LOS ANGELES — Friends, relatives and colleagues will gather Monday for a memorial service in honor of Milt Larsen, who co-founded Hollywood’s famed Magic Castle in the early 1960s.
Larsen died in his sleep May 28 at the age of 92. Monday’s memorial service will be at 6 p.m. at the Wilshire Ebell Theatre.
Larsen was a magician himself and a writer for TV game shows including “Truth or Consequences.” He founded the Magic Castle in 1963 with his brother, William Larsen Jr., and William’s wife Irene.
Milt Larsen was the last living founder of the Magic Castle.
Members of the Larsen family have performed magic since the 1920s. Milt’s father William Larsen Sr. was a Los Angeles attorney who became disillusioned with law and left practice to pursue magic. His mother Geraldine was also a performer, who became the first female magician to appear on TV — as a children’s entertainer known as The Magic Lady on KTLA in the late 1940s.

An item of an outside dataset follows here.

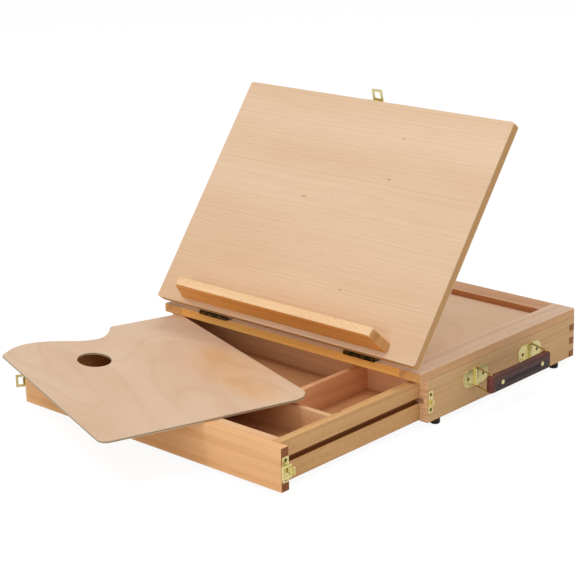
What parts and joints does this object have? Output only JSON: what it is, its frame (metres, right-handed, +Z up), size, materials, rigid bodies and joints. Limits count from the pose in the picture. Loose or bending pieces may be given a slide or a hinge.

The Larsen family has operated the Castle for decades, leasing a gothic home on 7001 Franklin Ave. from owner Thomas O. Glover and turning it into an exclusive clubhouse for magicians, where members and their guests could dine and enjoy magic shows.
Larsen, his brother and his sister-in-law all performed magic themselves on Castle stages and at other venues.

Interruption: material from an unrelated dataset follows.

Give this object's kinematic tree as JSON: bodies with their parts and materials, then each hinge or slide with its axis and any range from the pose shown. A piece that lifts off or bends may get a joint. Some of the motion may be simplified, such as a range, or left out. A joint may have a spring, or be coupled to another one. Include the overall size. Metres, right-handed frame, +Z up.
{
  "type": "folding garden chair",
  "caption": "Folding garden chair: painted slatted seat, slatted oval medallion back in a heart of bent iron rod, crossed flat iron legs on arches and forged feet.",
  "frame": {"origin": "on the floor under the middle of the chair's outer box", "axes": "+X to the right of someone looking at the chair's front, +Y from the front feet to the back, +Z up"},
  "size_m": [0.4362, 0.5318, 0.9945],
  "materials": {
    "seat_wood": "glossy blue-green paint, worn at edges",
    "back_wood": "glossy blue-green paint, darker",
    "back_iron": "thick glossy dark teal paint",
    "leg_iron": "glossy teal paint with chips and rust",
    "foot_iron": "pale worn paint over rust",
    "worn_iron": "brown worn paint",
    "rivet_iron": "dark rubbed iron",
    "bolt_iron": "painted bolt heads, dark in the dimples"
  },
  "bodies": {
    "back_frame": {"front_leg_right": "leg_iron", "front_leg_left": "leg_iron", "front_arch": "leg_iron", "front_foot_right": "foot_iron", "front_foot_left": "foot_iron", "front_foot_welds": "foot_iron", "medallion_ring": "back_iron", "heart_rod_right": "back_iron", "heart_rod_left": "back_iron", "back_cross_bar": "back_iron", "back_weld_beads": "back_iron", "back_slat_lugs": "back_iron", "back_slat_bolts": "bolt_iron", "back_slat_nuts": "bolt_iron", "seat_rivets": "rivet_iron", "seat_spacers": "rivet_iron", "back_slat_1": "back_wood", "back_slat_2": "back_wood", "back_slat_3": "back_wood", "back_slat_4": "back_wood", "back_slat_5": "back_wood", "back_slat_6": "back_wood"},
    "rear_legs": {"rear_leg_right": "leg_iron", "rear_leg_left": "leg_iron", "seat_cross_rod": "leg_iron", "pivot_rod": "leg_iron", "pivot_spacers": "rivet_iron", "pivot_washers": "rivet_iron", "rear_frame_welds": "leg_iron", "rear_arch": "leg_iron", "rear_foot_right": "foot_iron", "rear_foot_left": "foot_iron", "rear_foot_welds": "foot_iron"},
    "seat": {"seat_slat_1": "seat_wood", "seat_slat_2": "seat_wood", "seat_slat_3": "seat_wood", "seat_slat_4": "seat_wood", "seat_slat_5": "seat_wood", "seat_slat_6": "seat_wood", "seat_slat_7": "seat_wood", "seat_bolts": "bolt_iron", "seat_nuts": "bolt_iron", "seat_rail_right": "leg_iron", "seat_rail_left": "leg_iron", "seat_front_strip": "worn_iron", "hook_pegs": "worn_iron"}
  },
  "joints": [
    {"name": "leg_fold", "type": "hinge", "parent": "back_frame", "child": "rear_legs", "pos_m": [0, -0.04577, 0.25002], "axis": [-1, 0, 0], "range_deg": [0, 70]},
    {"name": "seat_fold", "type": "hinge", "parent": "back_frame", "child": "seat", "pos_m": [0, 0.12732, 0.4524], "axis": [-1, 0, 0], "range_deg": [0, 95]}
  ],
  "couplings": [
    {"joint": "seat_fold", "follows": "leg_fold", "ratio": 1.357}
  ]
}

In 2022, the Franklin Avenue manor was purchased by Randy Pitchford, founder of video-game maker Gearbox Entertainment.
An avid magician himself and longtime AMA member and Magic Castle attendee, Pitchford said he was dedicated to the preservation of the 1908-vintage building.

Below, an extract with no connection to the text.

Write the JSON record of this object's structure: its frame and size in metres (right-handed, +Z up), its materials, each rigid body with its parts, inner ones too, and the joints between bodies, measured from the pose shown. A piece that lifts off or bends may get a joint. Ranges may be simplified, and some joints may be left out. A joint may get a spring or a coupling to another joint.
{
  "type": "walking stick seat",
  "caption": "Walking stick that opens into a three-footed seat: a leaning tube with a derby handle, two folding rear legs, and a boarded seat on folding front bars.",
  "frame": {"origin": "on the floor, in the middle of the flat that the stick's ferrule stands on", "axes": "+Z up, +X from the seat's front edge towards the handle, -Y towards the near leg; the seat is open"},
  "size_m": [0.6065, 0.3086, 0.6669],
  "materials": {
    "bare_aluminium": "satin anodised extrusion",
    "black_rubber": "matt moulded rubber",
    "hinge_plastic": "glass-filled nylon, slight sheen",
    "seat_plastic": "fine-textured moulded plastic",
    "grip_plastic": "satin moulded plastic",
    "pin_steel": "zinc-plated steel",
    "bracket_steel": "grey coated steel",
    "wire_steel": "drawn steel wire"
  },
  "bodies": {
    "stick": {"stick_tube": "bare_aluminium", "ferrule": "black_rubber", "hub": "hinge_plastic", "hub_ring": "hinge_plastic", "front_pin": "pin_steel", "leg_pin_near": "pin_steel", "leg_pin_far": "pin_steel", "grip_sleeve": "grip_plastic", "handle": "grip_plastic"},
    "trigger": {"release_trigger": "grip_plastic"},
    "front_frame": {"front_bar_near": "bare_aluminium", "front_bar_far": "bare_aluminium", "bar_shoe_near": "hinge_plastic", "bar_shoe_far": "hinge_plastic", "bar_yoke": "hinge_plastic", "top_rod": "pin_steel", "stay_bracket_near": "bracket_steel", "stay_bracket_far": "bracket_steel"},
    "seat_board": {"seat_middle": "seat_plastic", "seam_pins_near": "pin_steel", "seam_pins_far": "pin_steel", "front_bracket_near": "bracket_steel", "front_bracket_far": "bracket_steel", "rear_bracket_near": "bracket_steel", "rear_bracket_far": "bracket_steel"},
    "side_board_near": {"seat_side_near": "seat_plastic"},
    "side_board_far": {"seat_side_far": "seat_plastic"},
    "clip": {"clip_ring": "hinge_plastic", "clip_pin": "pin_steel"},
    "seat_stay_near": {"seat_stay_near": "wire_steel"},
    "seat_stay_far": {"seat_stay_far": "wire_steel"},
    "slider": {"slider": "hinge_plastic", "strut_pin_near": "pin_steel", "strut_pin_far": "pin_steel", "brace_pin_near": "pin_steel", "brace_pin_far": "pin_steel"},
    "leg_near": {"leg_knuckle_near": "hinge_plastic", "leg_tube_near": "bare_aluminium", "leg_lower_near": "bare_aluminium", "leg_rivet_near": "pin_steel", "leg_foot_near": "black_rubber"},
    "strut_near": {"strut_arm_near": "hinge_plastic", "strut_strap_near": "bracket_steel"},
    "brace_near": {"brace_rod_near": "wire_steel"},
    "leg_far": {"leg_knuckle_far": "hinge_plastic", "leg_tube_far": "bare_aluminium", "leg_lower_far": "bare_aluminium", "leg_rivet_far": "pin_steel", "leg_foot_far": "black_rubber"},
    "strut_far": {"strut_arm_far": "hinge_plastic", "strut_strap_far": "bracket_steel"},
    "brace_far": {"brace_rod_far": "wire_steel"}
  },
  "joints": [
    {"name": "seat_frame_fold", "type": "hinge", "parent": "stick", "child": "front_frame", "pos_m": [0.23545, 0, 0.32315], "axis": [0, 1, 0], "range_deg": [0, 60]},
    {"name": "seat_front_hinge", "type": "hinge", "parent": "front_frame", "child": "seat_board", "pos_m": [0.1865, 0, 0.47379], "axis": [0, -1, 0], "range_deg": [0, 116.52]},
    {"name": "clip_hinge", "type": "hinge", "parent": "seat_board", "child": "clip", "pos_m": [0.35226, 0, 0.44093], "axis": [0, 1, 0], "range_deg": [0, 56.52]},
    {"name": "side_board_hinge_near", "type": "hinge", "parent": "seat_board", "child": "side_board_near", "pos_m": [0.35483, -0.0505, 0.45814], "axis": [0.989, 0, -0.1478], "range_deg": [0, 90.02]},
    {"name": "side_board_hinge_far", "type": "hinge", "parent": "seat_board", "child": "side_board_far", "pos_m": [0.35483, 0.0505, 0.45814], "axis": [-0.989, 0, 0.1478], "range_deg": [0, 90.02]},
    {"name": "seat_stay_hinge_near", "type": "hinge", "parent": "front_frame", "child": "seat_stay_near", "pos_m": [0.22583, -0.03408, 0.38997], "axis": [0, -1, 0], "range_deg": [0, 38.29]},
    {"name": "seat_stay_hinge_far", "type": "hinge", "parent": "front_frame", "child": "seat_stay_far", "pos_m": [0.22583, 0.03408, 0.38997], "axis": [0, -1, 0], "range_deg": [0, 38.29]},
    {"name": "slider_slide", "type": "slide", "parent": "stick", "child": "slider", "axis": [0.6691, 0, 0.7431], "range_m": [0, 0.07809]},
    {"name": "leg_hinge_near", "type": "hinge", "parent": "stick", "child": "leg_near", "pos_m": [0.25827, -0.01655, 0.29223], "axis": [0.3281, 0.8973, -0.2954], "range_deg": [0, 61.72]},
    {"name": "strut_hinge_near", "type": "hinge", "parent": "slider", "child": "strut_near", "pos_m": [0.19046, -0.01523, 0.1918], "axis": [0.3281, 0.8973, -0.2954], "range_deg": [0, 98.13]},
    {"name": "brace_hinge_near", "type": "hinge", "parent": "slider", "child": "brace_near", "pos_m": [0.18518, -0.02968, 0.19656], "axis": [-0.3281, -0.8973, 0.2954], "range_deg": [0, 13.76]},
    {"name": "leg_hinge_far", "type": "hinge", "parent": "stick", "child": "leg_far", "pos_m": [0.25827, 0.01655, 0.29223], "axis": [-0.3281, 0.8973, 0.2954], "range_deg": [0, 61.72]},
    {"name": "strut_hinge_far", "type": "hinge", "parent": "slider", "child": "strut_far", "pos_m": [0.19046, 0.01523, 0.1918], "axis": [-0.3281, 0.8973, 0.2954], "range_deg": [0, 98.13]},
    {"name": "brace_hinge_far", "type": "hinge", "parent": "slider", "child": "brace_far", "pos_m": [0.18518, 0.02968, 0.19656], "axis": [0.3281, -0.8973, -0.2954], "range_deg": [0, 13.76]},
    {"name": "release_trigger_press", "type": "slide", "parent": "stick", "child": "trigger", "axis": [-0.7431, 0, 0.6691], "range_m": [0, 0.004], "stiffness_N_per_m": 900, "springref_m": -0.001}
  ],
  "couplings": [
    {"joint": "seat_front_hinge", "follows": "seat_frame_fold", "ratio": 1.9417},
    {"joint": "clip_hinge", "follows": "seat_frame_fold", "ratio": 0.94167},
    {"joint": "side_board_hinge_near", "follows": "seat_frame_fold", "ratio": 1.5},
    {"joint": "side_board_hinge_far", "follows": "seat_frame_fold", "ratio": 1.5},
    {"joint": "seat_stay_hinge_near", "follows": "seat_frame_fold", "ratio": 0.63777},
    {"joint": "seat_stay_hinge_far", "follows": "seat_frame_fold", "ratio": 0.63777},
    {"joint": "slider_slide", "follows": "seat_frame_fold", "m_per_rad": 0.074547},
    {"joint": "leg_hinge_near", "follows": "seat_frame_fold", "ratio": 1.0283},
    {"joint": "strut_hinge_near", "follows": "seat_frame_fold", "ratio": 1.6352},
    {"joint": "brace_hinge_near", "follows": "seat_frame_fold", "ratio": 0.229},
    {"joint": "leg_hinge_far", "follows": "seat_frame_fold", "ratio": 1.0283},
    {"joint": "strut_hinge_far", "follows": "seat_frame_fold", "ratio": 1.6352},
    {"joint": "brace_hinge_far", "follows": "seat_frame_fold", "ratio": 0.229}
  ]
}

“The Magic Castle is like bedrock — the center point of magic,” Pitchford said in a statement in 2022. “The people who think of the Castle as their home and the place itself seem to have magical properties that have created and inspired some of the world’s greatest entertainers. I’m proud to be trusted to both give back to the place that made me to become the custodian of the…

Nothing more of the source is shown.